Nel consiglio dei ministri è saltato il decreto Irpef: la nuova bozza indicava un beneficio per i redditi fino a 28mila euro. Ma i tecnici del ministero dell’Economia hanno frenato l’operazione elettorale firmata dal viceministro Leo
Un bonus in tredicesima, rigorosamente una tantum, di 80 euro e per redditi bassi, in una versione depotenziata rispetto a quello di renziana memoria. Poi la notte ha portato consiglio ed è arrivato il contrordine: un bonus più corposo, da 100 euro e fino a 28mila euro, ma solo per lavoratori con coniuge a carico e almeno un figlio.
Il tutto da definire entro la metà di novembre. Più soldi, più paletti, sembrava la tesi prevalente. Qual è stato il risultato alla fine? Un rinvio. Per eccesso di confusione e per mancanza di realismo. Se ne parlerà la prossima settimana. Nel Consiglio dei ministri è infatti saltato l’atteso decreto Irpef, il provvedimento attuato della riforma fiscale, in cui era stata inserita l’ennesima mancetta con lo sguardo rivolto alle Europee.
Modello Renzi
Del resto, gli 80 euro avevano portato bene a Matteo Renzi, con la stravittoria alle Europee. Allora nel governo Meloni qualcuno ha pensato bene di replicare quel modello, a cominciare dala cifra. Almeno secondo la prima bozza circolata del decreto. Al netto della somma, tuttavia, ai vertici di Palazzo Chigi chiedono un’operazione che possa dare un po’ di fiato alla propaganda elettorale. Le elezioni bussano alla porta e pazienza se il beneficio nelle tasche degli italiani si paleserà soltanto a fine anno, quando le elezioni di giugno saranno ampiamente finite in archivio. Conta l’annuncio, nella logica del governo. Far sapere dal palco di un comizio che il governo aiuta le persone, in particolare quelle con redditi più bassi.

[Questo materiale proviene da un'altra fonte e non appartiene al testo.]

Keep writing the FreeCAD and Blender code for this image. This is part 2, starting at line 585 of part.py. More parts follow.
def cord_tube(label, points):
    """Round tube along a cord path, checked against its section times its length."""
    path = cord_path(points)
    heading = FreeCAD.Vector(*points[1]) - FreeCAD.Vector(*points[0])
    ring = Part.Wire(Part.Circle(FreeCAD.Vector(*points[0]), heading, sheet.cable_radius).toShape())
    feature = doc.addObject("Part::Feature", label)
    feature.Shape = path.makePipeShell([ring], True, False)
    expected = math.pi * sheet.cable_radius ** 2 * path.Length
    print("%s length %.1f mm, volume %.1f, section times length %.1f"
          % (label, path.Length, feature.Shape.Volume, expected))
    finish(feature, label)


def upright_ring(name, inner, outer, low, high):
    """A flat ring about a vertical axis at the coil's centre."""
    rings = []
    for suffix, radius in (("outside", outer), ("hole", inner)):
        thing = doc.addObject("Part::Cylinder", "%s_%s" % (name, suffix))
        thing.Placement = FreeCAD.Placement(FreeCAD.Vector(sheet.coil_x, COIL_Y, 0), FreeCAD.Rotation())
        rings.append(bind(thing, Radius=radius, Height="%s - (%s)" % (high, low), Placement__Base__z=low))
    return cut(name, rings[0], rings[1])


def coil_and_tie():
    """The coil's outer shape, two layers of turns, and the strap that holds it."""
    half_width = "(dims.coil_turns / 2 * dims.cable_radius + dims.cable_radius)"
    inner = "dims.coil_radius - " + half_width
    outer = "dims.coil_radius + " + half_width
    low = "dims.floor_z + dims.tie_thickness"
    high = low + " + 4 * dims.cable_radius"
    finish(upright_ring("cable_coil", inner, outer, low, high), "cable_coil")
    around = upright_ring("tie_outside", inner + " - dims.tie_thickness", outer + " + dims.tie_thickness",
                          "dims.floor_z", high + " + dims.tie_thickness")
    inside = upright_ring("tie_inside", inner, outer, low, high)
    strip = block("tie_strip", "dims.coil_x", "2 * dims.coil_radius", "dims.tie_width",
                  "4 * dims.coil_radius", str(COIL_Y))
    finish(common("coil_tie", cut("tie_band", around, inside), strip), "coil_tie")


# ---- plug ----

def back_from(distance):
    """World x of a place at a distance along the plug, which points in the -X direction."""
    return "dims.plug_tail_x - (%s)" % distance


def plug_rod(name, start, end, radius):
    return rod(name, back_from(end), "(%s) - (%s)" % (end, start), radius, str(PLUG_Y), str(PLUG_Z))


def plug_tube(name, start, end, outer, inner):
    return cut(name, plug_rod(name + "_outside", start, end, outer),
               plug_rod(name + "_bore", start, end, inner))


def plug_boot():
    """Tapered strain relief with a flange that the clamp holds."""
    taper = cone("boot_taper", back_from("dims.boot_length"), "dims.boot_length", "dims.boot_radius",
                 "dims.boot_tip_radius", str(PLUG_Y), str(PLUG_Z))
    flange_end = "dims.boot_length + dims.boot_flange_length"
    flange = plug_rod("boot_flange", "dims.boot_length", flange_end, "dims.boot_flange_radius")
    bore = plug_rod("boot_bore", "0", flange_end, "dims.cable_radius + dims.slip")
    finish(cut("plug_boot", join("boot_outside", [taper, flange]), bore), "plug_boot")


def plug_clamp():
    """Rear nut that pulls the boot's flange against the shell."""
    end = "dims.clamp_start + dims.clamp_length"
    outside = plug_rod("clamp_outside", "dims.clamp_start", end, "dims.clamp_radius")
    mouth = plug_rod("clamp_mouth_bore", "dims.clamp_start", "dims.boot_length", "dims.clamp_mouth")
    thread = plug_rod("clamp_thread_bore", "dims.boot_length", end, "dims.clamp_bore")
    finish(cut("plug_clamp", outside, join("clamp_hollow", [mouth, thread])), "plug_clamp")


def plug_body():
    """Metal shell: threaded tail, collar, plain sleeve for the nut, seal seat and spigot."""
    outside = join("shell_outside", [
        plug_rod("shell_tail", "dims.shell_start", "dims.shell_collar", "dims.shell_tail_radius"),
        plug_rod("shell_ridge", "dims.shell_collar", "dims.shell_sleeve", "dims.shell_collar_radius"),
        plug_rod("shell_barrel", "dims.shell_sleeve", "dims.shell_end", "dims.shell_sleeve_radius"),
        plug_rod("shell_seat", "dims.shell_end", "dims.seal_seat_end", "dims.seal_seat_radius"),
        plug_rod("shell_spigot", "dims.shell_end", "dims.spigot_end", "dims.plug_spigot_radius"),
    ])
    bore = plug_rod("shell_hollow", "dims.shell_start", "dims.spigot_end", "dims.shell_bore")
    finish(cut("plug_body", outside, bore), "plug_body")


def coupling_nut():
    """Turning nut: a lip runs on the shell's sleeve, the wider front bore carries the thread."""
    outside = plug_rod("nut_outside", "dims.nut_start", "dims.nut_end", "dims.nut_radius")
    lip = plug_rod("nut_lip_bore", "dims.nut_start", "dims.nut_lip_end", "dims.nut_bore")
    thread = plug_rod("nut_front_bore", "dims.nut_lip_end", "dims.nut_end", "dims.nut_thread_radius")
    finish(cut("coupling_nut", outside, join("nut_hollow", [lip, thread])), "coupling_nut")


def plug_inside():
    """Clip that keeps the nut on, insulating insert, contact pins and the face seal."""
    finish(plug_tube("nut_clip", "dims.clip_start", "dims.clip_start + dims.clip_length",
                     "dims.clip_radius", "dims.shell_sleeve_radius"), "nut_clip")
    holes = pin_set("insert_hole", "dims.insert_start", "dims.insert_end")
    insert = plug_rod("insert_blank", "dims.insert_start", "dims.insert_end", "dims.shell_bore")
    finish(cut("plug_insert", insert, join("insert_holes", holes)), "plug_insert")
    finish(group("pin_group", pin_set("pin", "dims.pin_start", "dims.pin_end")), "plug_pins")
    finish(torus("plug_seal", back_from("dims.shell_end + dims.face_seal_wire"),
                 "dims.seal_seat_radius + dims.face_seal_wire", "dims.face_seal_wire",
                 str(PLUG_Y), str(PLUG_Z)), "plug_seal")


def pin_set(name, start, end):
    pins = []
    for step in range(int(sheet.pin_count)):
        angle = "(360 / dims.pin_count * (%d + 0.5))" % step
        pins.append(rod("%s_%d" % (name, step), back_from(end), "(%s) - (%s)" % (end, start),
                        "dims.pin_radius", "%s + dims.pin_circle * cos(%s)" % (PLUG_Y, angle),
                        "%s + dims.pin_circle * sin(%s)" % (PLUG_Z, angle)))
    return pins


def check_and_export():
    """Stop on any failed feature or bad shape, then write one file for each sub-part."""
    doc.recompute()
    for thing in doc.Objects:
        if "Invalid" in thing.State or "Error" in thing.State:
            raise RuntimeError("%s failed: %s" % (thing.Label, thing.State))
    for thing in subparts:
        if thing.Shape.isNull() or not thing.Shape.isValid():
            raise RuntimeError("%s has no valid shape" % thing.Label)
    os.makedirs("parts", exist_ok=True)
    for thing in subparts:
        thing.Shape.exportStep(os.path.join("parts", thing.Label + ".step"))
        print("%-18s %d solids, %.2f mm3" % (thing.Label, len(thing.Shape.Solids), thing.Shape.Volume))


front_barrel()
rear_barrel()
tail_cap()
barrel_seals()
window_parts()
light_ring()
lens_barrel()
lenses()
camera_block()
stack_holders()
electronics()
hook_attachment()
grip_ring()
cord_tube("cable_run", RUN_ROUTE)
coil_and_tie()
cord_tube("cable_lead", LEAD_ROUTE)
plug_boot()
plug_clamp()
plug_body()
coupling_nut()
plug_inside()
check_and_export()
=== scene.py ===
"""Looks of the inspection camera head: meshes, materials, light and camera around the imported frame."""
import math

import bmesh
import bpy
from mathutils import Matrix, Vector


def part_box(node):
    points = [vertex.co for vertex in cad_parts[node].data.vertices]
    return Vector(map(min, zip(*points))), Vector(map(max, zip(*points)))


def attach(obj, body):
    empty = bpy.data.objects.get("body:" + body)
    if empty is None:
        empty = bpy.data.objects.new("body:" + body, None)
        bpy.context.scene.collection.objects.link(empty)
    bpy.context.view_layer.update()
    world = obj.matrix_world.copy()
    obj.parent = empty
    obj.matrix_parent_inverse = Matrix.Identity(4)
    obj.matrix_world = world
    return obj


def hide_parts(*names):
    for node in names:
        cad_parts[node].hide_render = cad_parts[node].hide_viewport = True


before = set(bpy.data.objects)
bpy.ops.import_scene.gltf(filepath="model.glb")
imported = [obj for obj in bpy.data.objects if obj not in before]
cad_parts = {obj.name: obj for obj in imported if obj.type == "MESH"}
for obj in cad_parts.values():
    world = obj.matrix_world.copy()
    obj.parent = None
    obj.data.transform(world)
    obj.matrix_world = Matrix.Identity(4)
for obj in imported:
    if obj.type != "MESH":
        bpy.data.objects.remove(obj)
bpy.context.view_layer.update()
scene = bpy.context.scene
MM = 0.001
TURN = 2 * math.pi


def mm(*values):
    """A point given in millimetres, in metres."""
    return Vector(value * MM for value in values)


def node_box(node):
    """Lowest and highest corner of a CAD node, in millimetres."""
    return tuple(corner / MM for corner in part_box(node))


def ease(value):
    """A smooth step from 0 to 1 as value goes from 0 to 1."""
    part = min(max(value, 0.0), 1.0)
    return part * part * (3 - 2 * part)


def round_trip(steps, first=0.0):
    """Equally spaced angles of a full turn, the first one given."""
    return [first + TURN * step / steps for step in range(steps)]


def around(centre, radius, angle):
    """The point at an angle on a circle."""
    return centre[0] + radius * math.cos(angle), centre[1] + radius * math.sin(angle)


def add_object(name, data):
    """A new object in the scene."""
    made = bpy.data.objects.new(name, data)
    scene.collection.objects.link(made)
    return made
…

Al ministero dell’Economia e delle finanze è andato perciò in scena un balletto niente male. Il viceministro, Maurizio Leo, è il responsabile dei testi per attuare la riforma fiscale e ha predisposto i contenuti, inserendo – un po’ a sorpresa – una misura per rafforzare le tredicesime nell’ambito di un decreto che avrebbe dovuto limare solo una serie di questioni tecniche. Ma il fedelissimo di Giorgia Meloni ha fatti i conti, senza l’oste, ossia facendo di finta di non conoscere i conti pubblici in affanno.
Nel preconsiglio il ministro Giancarlo Giorgetti ha proposto – per non dire imposto – un supplemento di riflessioni insieme ai tecnici. «Bisogna trovare le coperture», è il mantra che circola al Mef e che Palazzo Chigi ha dovuto accettare, suo malgrado.
Riunione interlocutoria
Qualcosa, comunque, dovrà essere messa sul tavolo nella prossima riunione del Consiglio dei ministri, il governo si è ormai esposto. Il decreto, peraltro, interviene su altri aspetti fiscali, inclusa la «revisione della disciplina dei redditi del lavoro autonomo». Una manciata di risorse si dovrà reperire per provare a gettare la basi verso la detassazione della tredicesima, antico pallino della maggioranza.
Un modo per provare a rispondere anche alle audizioni che alla Camera, nella giornata di lunedì, hanno messo a nudo le mancanze del Def. A partire dalla necessità di reperire almeno 18 miliardi di euro per confermare le misure già in essere.Il cdm, quindi, è stato poco più che interlocutorio: è stato approvato il disegno di legge sull’intelligenza artificiale che interviene sull’intero settore, dalla tutela dei diritti d’autore all’introduzione di nuovi reati, passando ovviamente per un piano di investimenti. Trattandosi di un ddl, che a sua volta include una delega all’interno, i tempi si prevedono lunghi.